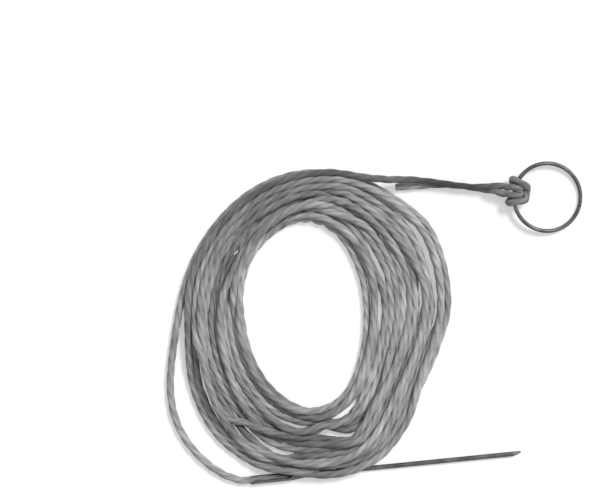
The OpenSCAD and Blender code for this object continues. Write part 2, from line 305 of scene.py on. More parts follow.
def even(path, step):
    """The path's places at equal distances along it, about one step apart."""
    s = along(path)
    at = np.linspace(0.0, s[-1], max(2, int(round(s[-1] / step)) + 1))
    return np.stack([np.interp(at, s, path[:, k]) for k in range(3)], -1)


def smooth_curve(points, step):
    """A cubic B-spline through evenly spread points: each place is the weighted mean of four
    neighbours, with the usual cubic weights, then the places are spread evenly again."""
    p = np.concatenate([2 * points[:1] - points[1:2], points, 2 * points[-1:] - points[-2:-1]])
    n = len(points) - 1
    spacing = np.linalg.norm(np.diff(points, axis=0), axis=1).mean()
    per = max(2, int(math.ceil(spacing / step)) * 2)
    t = np.linspace(0, n, n * per + 1)
    i = np.minimum(t.astype(int), n - 1)
    u = (t - i)[:, None]
    weights = [(1 - u) ** 3, 3 * u**3 - 6 * u**2 + 4, -3 * u**3 + 3 * u**2 + 3 * u + 1, u**3]
    curve = sum(w * p[i + k] for k, w in enumerate(weights)) / 6
    return even(curve, step)


def ease(t):
    """Soft step from 0 to 1: three times the square less twice the cube."""
    c = np.clip(t, 0, 1)
    return c * c * (3 - 2 * c)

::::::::

* **Exercise aim**:
Repeat, exactly and only, the lines from the beginning of the material through the line that contains "return np.stack([np.interp(at, s, path[:, k])".

* **The solution**:
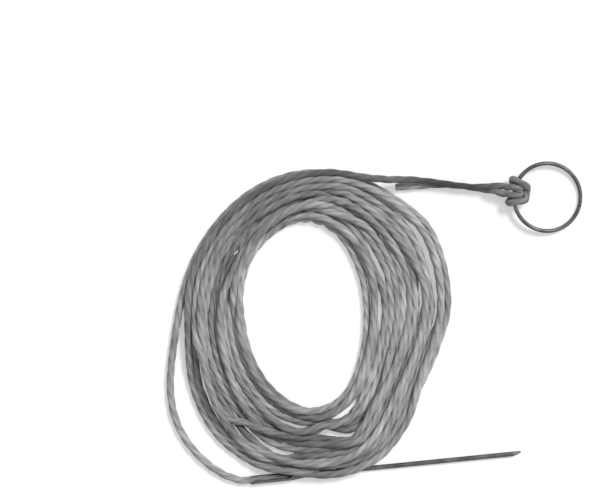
The OpenSCAD and Blender code for this object continues. Write part 2, from line 305 of scene.py on. More parts follow.
def even(path, step):
    """The path's places at equal distances along it, about one step apart."""
    s = along(path)
    at = np.linspace(0.0, s[-1], max(2, int(round(s[-1] / step)) + 1))
    return np.stack([np.interp(at, s, path[:, k]) for k in range(3)], -1)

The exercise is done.